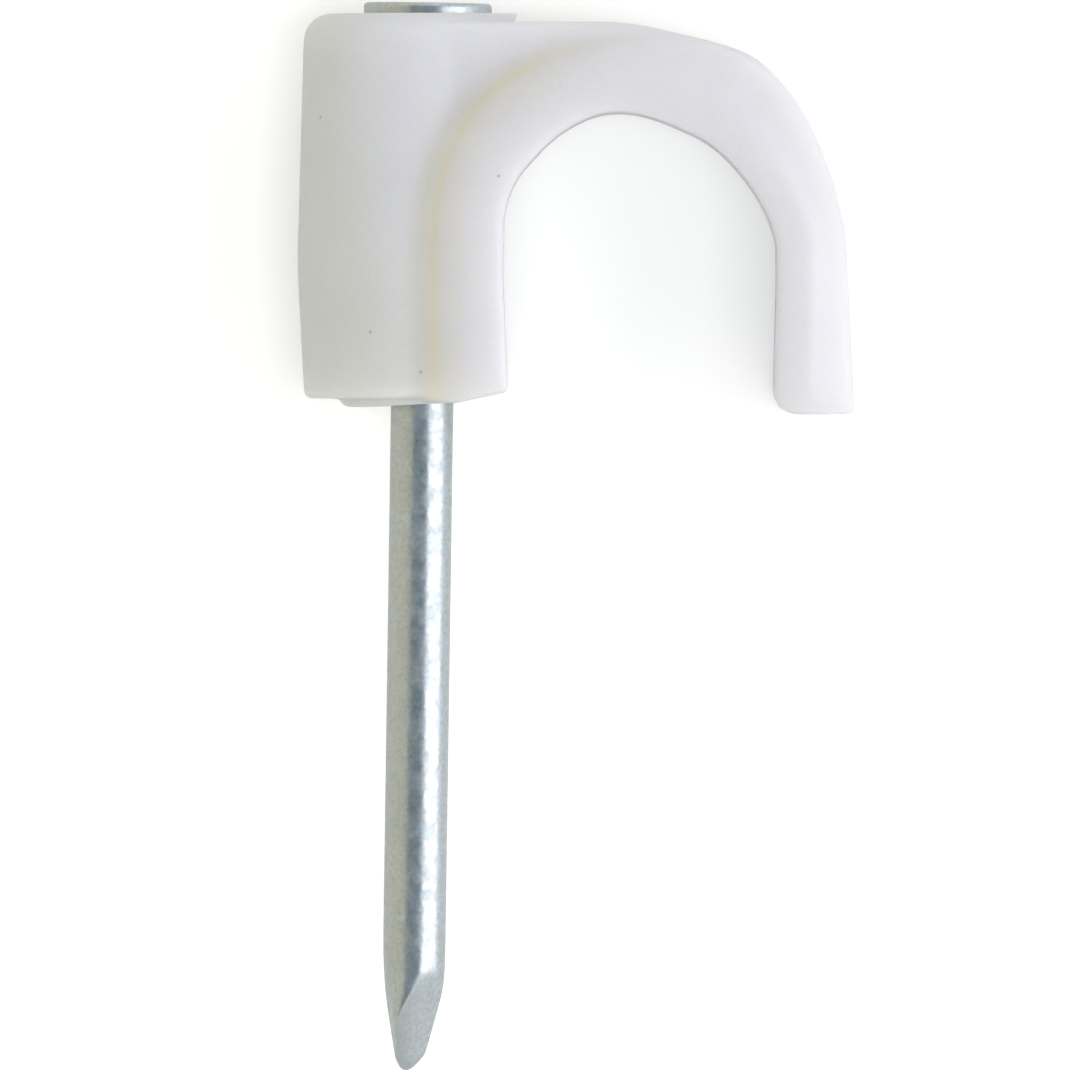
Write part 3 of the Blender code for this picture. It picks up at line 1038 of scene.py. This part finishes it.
    def corner_tint(self, place: Vector) -> float:
        """How warm a point is from lying in the inner corner: a line with a wide faint border."""
        degrees = self.angle_of(place)
        strength = 0.45 + 0.55 * smoothstep(100.0, 135.0, degrees)
        inset = self.tint_inset - self.tint_shift * (1.0 - smoothstep(100.0, 165.0, degrees))
        line = self.corner_share(place, self.tint_reach, inset)
        border = self.corner_share(place, self.border_reach, self.border_inset)
        return strength * (self.border_share * border + (1.0 - self.border_share) * line)

    def foot_tint(self, place: Vector) -> float:
        """How much a point belongs to the dull foot of the band, on the boss's side of the inner corner."""
        strength = 0.3 + 0.7 * smoothstep(135.0, 165.0, self.angle_of(place))
        return strength * self.corner_share(place, self.foot_reach, -self.foot_outset)

    def thickness_tint(self, place: Vector) -> float:
        """How warm a point is from the thick boss behind it, which reaches further over towards its foot."""
        low = (1.0 - place.y / self.boss.height) ** 2
        end, end_reach = self.thick_end
        start, start_reach = self.thin_start
        return 1.0 - smoothstep(end + end_reach * low, start + start_reach * low, place.x)


@dataclass(frozen=True)
class CableClip:
    """The whole part, its two pieces set where the frame's solids lie."""

    body: ClipBody = field(default_factory=ClipBody)
    nail: SteelNail = field(default_factory=SteelNail)
    plastic: MilkyPolyethylene = field(default_factory=MilkyPolyethylene)
    plating: ZincPlating = field(default_factory=ZincPlating)

    def placing(self) -> Matrix:
        """Carries the plan's millimetres to the frame's metres."""
        low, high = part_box(Node.CLIP_BODY.value)
        corner = Vector((low.x, low.y, (low.z + high.z) / 2))
        return Matrix.Translation(corner) @ Matrix.Scale(MM, 4) @ Matrix.Translation(
            (self.body.boss.radius, self.body.hook.tip_drop, 0.0)
        )

    def finish_piece(
        self, piece: bpy.types.Object, node: Node, material: bpy.types.Material
    ) -> None:
        """Sets a piece in place, dresses it and ties it to the frame.

        Args:
            piece: the piece, in the plan's millimetres.
            node: the solid that it stands for.
            material: what it is dressed in.
        """
        piece.data.transform(self.placing())
        piece.data.shade_smooth()
        piece.data.set_sharp_from_angle(angle=math.radians(30.0))
        piece.data.materials.clear()
        piece.data.materials.append(material)
        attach(piece, "root")
        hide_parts(node.value)
        LOG.info("%s: %d faces", piece.name, len(piece.data.polygons))

    def build(self) -> None:
        """Builds both pieces."""
        low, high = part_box(Node.CLIP_BODY.value)
        mid_height = (low.z + high.z) / 2 / MM
        clip = self.body.build(self.nail)
        self.finish_piece(clip, Node.CLIP_BODY, self.plastic.build(mid_height))
        nail = self.nail.build(self.body.boss.height)
        plating = self.plating.build(math.radians(self.nail.lean_degrees))
        self.finish_piece(nail, Node.STEEL_NAIL, plating)


@dataclass(frozen=True)
class SoftBox:
    """A large diffuse lamp, by its tilt from the vertical towards +X and then towards +Y, in degrees."""

    name: str
    tilt: float
    distance: float
    across: float
    along: float
    radiance: float
    colour: Colour = (1.0, 1.0, 1.0)
    tilt_up: float = 0.0
    mirrored: bool = True

    def build(self, target: Vector) -> bpy.types.Object:
        """Hangs the lamp so that it faces the target."""
        lamp = bpy.data.lights.new(self.name, "AREA")
        lamp.shape = "RECTANGLE"
        lamp.size = self.across
        lamp.size_y = self.along
        lamp.energy = math.pi * self.across * self.along * self.radiance
        lamp.color = self.colour
        obj = bpy.data.objects.new(self.name, lamp)
        bpy.context.scene.collection.objects.link(obj)
        obj.visible_camera = False
        obj.visible_glossy = self.mirrored
        to_right = Matrix.Rotation(math.radians(self.tilt), 4, "Y")
        turn = Matrix.Rotation(math.radians(-self.tilt_up), 4, "X") @ to_right
        obj.matrix_world = Matrix.Translation(target) @ turn @ Matrix.Translation((0.0, 0.0, self.distance))
        return obj


@dataclass(frozen=True)
class Studio:
    """A white table under a light tent, with a softbox on the right and a dark opening for the camera."""

    floor_size: float = 6.0
    floor_colour: Colour = (0.8, 0.8, 0.79)
    floor_white: float = 0.95
    floor_tint: Colour = (1.0, 1.0, 0.975)
    floor_lift: float = 0.28
    tent: Colour = (0.95, 0.95, 0.93)
    tent_level: float = 0.72
    tent_slant: float = 0.6
    softbox: SoftBox = SoftBox("softbox", 56.0, 1.0, 1.12, 0.35, 2.2, (0.96, 0.96, 1.0))
    ceiling: SoftBox = SoftBox("ceiling", 3.0, 1.0, 0.4, 0.4, 5.7, (0.99, 0.99, 0.98), -8.0, False)
    opening_height: float = 1.3
    opening_left: float = 33.0
    opening_right: float = 27.0
    opening_along: float = 1.4
    side_reach: float = 1.5
    side_colour: Colour = (0.97, 0.95, 0.85)
    side_glow: float = 0.15
    opening_colour: Colour = (0.36, 0.44, 0.50)
    camera_height: float = 1.6
    frame_width: float = 35.41 * MM
    frame_centre: Pair = (-1.165 * MM, -0.125 * MM)
    sensor: float = 36.0

    def seen(self, path: bpy.types.Node, nodes: NodeTree) -> Socket:
        """One for rays from the camera and for rays that gloss or glass sends on."""
        glossy = nodes.maths("MAXIMUM", path.outputs["Is Camera Ray"], path.outputs["Is Glossy Ray"])
        return nodes.maths("MAXIMUM", glossy, path.outputs["Is Transmission Ray"])

    def floor(self) -> None:
        """The table, whose white is lifted only for what looks at it, so that it keeps the clip's shadow."""
        bm = bmesh.new()
        bmesh.ops.create_grid(bm, x_segments=1, y_segments=1, size=self.floor_size / 2)
        floor = make_object("table", bm)
        material = bpy.data.materials.new("white_table")
        material.use_nodes = True
        nodes = NodeTree(material.node_tree)
        nodes.tree.nodes.clear()
        path = nodes.add("ShaderNodeLightPath")
        shown = tuple(self.floor_white * part for part in self.floor_tint)
        colour = nodes.blend(self.seen(path, nodes), self.floor_colour, shown)
        matt = nodes.add("ShaderNodeBsdfDiffuse", {"Color": colour})
        level = nodes.maths("MULTIPLY", path.outputs["Is Camera Ray"], self.floor_lift)
        lift = nodes.add("ShaderNodeEmission", {"Color": (1.0, 1.0, 1.0, 1.0), "Strength": level})
        both = nodes.add("ShaderNodeAddShader", {0: matt.outputs[0], 1: lift.outputs[0]})
        nodes.add("ShaderNodeOutputMaterial", {"Surface": both.outputs[0]})
        floor.data.materials.append(material)

    def card(self, name: str, edges: tuple[Vector, Vector, Vector], colour: Colour, glow: float) -> None:
        """Hangs a matt card that only the clip and the table see.

        Args:
            name: the card's name.
            edges: the middle of one edge, the middle of the opposite one, and half of both edges' run.
            colour: the card's colour.
            glow: how much light comes through the card from behind.
        """
        bm = bmesh.new()
        start, end, half = edges
        corners = (start - half, start + half, end + half, end - half)
        bm.faces.new([bm.verts.new(corner) for corner in corners])
        card = make_object(name, bm)
        card.visible_camera = False
        material, _, shader = new_material(f"{name}_cloth")
        shader.inputs["Base Color"].default_value = (*colour, 1.0)
        shader.inputs["Roughness"].default_value = 1.0
        shader.inputs["Specular IOR Level"].default_value = 0.0
        shader.inputs["Emission Color"].default_value = (*colour, 1.0)
        shader.inputs["Emission Strength"].default_value = glow
        card.data.materials.append(material)

    def cards(self, target: Vector) -> None:
        """What the metal mirrors: the tent's dark opening for the camera and its straw-coloured left side."""
        rise = self.opening_height
        left = target + rise * Vector((-math.tan(math.radians(self.opening_left)), 0.0, 1.0))
        right = target + rise * Vector((math.tan(math.radians(self.opening_right)), 0.0, 1.0))
        half = Vector((0.0, self.opening_along / 2, 0.0))
        side = Vector((-self.side_reach, 0.0, 0.0))
        self.card("camera_opening", (left, right, half), self.opening_colour, 0.0)
        self.card("side_card", (left, side, half), self.side_colour, self.side_glow)

    def world(self) -> None:
        """The tent: a soft light all round, brighter from the right, shown as plain white."""
        world = bpy.data.worlds.new("light_tent")
        bpy.context.scene.world = world
        world.use_nodes = True
        nodes = NodeTree(world.node_tree)
        nodes.tree.nodes.clear()
        facing = nodes.add("ShaderNodeTexCoord").outputs["Generated"]
        towards = nodes.add("ShaderNodeSeparateXYZ", {"Vector": facing})
        slant = nodes.maths("MULTIPLY_ADD", towards.outputs["X"], self.tent_slant, 1.0)
        level = nodes.maths("MULTIPLY", slant, self.tent_level)
        soft = nodes.add("ShaderNodeBackground", {"Color": (*self.tent, 1.0), "Strength": level})
        white = nodes.add("ShaderNodeBackground", {"Color": (1.0, 1.0, 1.0, 1.0), "Strength": 1.0})
        seen = self.seen(nodes.add("ShaderNodeLightPath"), nodes)
        mixed = nodes.add("ShaderNodeMixShader", {0: seen, 1: soft.outputs[0], 2: white.outputs[0]})
        nodes.add("ShaderNodeOutputWorld", {"Surface": mixed.outputs[0]})

    def camera(self, mid_height: float) -> None:
        """Looks straight down with a long lens, the nail's head at the top of the frame.

        The height stays under 1.7 m. Other views keep the lens, and a longer one would put their camera
        further from the clip than it sees, which leaves the picture blank.
        """
        camera = bpy.data.cameras.new("camera")
        camera.sensor_width = self.sensor
        camera.lens = self.sensor * self.camera_height / self.frame_width
        obj = bpy.data.objects.new("camera", camera)
        obj.location = (*self.frame_centre, mid_height + self.camera_height)
        bpy.context.scene.collection.objects.link(obj)
        bpy.context.scene.camera = obj

    def build(self) -> None:
        """Sets up the table, the light and the camera."""
        low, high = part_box(Node.CLIP_BODY.value)
        middle = Vector((0.0, 0.0, (low.z + high.z) / 2))
        self.floor()
        self.cards(middle)
        self.softbox.build(middle)
        self.ceiling.build(middle)
        self.world()
        self.camera(middle.z)
        bpy.context.scene.view_settings.view_transform = "Standard"


def main() -> None:
    """Dresses the clip and its nail, and sets them in their studio."""
    logging.basicConfig(level=logging.INFO, format="%(name)s: %(message)s")
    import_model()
    CableClip().build()
    Studio().build()


if __name__ == "__main__":
    main()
┄┄┄┄┄┄
TASK PROMPT> Only the lines from the beginning of the material to the line containing "self.corner_share(place, self.foot_reach, -self.foot_outset)" should be echoed, verbatim and in full.

TASK OUTPUT>
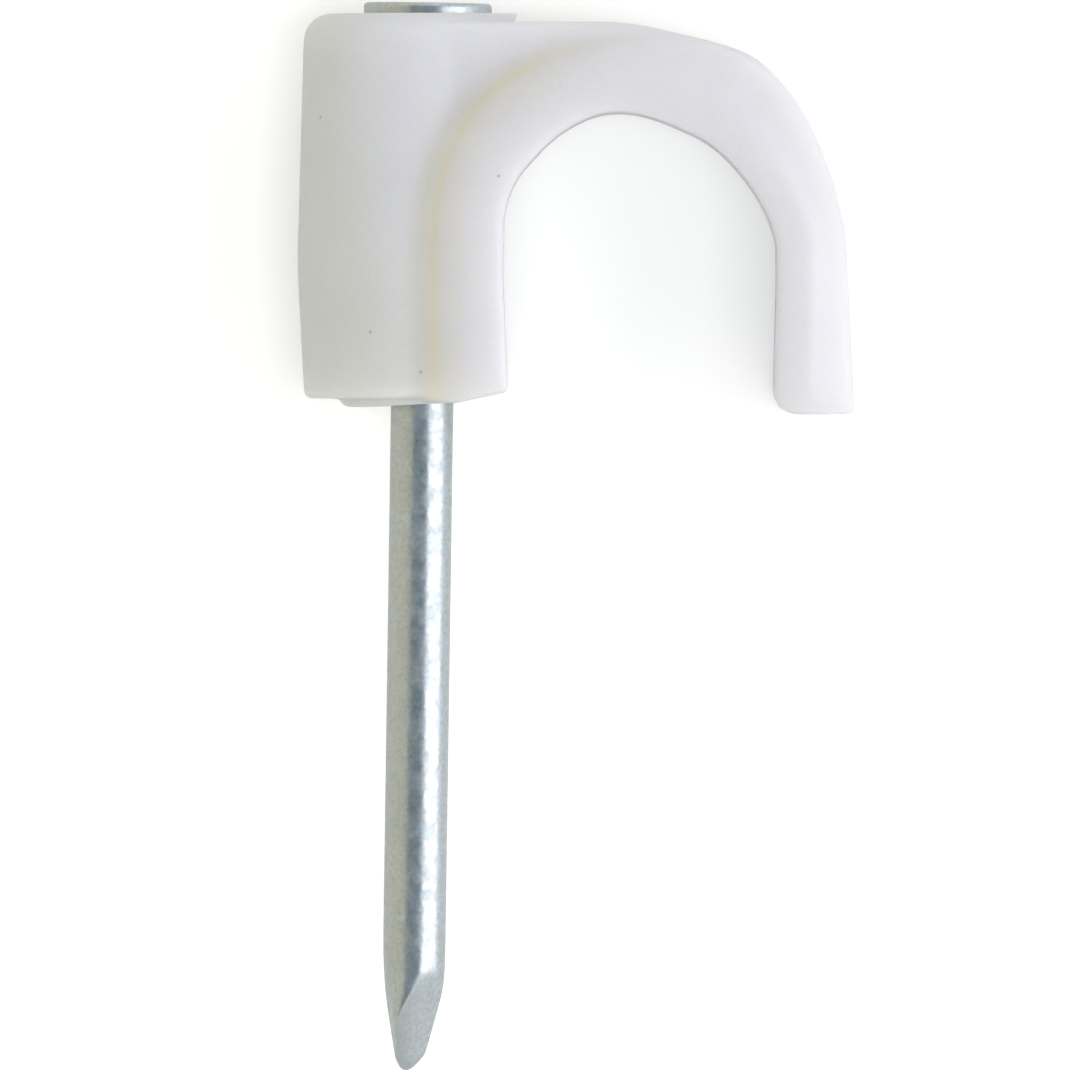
Write part 3 of the Blender code for this picture. It picks up at line 1038 of scene.py. This part finishes it.
    def corner_tint(self, place: Vector) -> float:
        """How warm a point is from lying in the inner corner: a line with a wide faint border."""
        degrees = self.angle_of(place)
        strength = 0.45 + 0.55 * smoothstep(100.0, 135.0, degrees)
        inset = self.tint_inset - self.tint_shift * (1.0 - smoothstep(100.0, 165.0, degrees))
        line = self.corner_share(place, self.tint_reach, inset)
        border = self.corner_share(place, self.border_reach, self.border_inset)
        return strength * (self.border_share * border + (1.0 - self.border_share) * line)

    def foot_tint(self, place: Vector) -> float:
        """How much a point belongs to the dull foot of the band, on the boss's side of the inner corner."""
        strength = 0.3 + 0.7 * smoothstep(135.0, 165.0, self.angle_of(place))
        return strength * self.corner_share(place, self.foot_reach, -self.foot_outset)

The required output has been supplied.